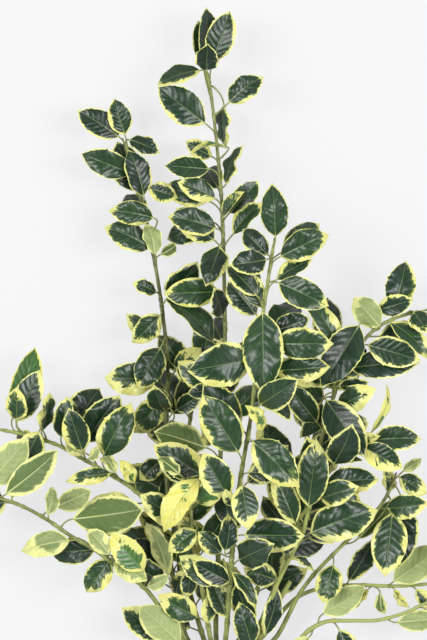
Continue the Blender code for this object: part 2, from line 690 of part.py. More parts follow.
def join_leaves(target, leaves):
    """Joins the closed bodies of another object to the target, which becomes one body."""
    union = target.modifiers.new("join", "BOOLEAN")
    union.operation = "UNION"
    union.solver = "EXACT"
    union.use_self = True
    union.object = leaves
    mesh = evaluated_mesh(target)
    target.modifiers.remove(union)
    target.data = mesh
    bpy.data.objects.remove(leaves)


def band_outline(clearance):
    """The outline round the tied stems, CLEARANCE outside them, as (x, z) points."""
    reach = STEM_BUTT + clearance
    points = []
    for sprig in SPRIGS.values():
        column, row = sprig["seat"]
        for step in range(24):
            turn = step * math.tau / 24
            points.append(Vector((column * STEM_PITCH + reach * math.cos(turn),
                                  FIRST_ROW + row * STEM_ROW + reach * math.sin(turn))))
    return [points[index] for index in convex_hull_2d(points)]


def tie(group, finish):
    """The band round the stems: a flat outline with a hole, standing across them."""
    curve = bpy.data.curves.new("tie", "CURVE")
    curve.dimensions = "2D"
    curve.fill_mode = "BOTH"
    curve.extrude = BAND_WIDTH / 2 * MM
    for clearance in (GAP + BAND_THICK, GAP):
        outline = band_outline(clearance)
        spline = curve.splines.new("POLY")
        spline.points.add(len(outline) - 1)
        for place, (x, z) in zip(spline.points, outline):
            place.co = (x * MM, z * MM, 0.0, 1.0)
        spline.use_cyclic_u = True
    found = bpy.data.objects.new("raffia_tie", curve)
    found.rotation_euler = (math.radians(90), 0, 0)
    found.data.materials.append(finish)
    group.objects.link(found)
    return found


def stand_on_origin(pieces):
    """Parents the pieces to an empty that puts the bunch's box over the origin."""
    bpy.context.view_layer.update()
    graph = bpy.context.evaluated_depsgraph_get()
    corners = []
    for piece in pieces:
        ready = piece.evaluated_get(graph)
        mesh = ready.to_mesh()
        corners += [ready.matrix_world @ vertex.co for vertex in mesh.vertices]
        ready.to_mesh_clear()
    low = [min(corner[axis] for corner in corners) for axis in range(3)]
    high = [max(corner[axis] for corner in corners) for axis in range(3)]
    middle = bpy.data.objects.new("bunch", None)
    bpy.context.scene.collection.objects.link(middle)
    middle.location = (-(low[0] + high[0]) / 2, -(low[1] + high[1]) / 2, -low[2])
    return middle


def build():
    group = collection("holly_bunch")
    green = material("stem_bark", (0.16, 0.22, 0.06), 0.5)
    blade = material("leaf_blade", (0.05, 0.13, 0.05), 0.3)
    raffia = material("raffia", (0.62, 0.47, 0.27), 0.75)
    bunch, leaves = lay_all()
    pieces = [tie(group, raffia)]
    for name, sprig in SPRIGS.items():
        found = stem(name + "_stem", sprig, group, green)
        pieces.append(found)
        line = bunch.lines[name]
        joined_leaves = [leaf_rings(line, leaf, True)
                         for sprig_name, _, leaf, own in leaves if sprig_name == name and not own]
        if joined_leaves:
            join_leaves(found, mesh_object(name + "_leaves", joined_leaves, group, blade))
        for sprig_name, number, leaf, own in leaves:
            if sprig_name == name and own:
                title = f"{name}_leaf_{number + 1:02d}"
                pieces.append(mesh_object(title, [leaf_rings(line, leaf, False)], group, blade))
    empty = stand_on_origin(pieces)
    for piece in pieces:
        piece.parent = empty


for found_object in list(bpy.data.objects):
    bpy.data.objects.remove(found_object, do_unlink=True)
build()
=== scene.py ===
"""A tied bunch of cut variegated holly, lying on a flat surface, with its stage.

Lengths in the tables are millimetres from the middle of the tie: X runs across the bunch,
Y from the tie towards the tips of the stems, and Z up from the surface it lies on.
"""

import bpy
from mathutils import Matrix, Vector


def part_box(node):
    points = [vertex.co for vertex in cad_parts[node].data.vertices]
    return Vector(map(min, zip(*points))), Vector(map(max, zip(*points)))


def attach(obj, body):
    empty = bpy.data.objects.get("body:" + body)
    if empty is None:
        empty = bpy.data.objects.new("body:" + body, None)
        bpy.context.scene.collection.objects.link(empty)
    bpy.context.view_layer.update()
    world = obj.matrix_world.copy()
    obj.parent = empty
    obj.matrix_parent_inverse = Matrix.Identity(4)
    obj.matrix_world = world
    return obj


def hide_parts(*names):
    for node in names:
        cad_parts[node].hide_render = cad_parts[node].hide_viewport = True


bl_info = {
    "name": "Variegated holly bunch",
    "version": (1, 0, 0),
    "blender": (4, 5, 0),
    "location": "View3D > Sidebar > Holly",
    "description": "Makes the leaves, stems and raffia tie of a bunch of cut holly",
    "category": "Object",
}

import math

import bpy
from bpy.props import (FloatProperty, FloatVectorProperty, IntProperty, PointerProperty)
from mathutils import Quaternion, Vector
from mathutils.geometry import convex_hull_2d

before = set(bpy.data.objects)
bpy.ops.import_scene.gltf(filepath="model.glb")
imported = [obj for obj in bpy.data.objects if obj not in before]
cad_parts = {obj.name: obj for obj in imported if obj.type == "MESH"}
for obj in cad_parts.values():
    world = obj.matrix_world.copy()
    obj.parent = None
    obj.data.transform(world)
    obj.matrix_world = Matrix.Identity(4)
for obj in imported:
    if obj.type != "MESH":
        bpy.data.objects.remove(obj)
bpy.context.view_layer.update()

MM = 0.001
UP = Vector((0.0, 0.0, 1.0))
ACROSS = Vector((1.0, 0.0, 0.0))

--

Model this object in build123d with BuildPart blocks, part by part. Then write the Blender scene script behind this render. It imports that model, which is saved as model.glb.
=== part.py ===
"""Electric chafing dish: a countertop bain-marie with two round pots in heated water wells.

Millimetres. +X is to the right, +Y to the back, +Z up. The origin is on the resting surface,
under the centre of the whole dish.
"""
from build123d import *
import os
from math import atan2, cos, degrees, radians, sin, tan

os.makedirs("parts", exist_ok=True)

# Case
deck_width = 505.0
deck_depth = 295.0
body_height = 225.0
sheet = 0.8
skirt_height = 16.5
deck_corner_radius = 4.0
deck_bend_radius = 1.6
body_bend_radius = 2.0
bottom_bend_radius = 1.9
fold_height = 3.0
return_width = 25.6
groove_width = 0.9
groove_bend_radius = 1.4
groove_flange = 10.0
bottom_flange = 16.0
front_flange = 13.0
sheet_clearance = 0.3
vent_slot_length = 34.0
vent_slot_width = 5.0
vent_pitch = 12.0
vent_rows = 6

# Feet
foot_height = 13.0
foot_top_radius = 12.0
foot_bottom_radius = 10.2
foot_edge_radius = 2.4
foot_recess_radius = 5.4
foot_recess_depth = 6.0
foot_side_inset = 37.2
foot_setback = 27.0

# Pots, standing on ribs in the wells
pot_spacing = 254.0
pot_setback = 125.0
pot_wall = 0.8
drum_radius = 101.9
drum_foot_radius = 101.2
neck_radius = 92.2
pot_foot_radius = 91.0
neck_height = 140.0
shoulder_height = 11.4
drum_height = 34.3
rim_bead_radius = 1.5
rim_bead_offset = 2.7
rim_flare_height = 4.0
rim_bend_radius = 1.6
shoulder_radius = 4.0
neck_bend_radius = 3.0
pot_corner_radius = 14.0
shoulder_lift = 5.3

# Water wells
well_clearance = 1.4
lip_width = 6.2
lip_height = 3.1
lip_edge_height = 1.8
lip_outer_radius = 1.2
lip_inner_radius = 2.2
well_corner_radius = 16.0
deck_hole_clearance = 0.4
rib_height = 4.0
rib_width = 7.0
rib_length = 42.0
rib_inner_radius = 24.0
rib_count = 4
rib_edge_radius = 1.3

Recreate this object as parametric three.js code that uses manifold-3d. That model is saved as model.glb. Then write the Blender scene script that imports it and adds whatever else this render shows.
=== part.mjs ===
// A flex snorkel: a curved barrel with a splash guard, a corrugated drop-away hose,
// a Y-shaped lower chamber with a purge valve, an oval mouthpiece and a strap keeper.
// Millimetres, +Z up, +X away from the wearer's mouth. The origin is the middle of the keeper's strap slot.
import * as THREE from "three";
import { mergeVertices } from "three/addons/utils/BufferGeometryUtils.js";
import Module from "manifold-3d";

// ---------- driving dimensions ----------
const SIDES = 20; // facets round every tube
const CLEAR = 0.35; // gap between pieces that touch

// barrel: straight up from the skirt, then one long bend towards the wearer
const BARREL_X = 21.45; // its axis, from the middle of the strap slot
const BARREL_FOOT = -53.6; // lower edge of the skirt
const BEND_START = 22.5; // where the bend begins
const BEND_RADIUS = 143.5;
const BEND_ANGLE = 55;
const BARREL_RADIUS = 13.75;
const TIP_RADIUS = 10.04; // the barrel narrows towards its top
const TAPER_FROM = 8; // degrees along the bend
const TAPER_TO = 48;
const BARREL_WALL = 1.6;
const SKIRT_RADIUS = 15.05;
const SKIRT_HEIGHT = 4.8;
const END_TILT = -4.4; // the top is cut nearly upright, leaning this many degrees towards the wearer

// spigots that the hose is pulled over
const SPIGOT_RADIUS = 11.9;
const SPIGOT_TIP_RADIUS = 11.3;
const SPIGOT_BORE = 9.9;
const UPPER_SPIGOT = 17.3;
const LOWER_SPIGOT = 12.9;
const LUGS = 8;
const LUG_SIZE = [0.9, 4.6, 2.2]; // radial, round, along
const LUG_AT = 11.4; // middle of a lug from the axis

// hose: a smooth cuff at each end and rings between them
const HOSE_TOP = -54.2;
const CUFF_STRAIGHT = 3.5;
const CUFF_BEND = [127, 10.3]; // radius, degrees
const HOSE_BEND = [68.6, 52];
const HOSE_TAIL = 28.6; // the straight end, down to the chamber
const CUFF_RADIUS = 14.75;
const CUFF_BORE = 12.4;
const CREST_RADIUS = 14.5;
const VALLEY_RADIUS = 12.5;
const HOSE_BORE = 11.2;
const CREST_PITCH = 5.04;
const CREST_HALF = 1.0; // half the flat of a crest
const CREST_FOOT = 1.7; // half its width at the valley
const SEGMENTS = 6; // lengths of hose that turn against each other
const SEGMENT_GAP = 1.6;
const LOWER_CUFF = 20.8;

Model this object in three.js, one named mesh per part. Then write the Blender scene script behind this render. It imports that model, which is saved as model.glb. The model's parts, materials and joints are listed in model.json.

--

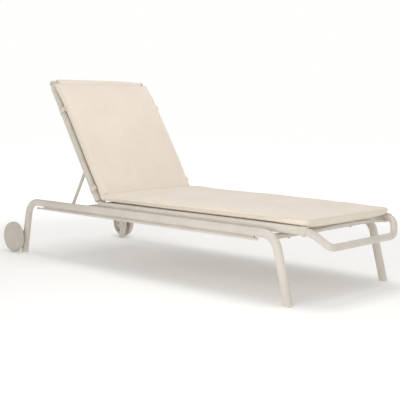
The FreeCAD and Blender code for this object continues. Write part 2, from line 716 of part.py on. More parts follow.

▶ [Direction]: Your task is to give again the lines from the one containing "Continue the Blender" to the one containing "bpy.data.objects.remove(leaves)", both lines included, exactly and without anything added.

▶ [Written answer]:
Continue the Blender code for this object: part 2, from line 690 of part.py. More parts follow.
def join_leaves(target, leaves):
    """Joins the closed bodies of another object to the target, which becomes one body."""
    union = target.modifiers.new("join", "BOOLEAN")
    union.operation = "UNION"
    union.solver = "EXACT"
    union.use_self = True
    union.object = leaves
    mesh = evaluated_mesh(target)
    target.modifiers.remove(union)
    target.data = mesh
    bpy.data.objects.remove(leaves)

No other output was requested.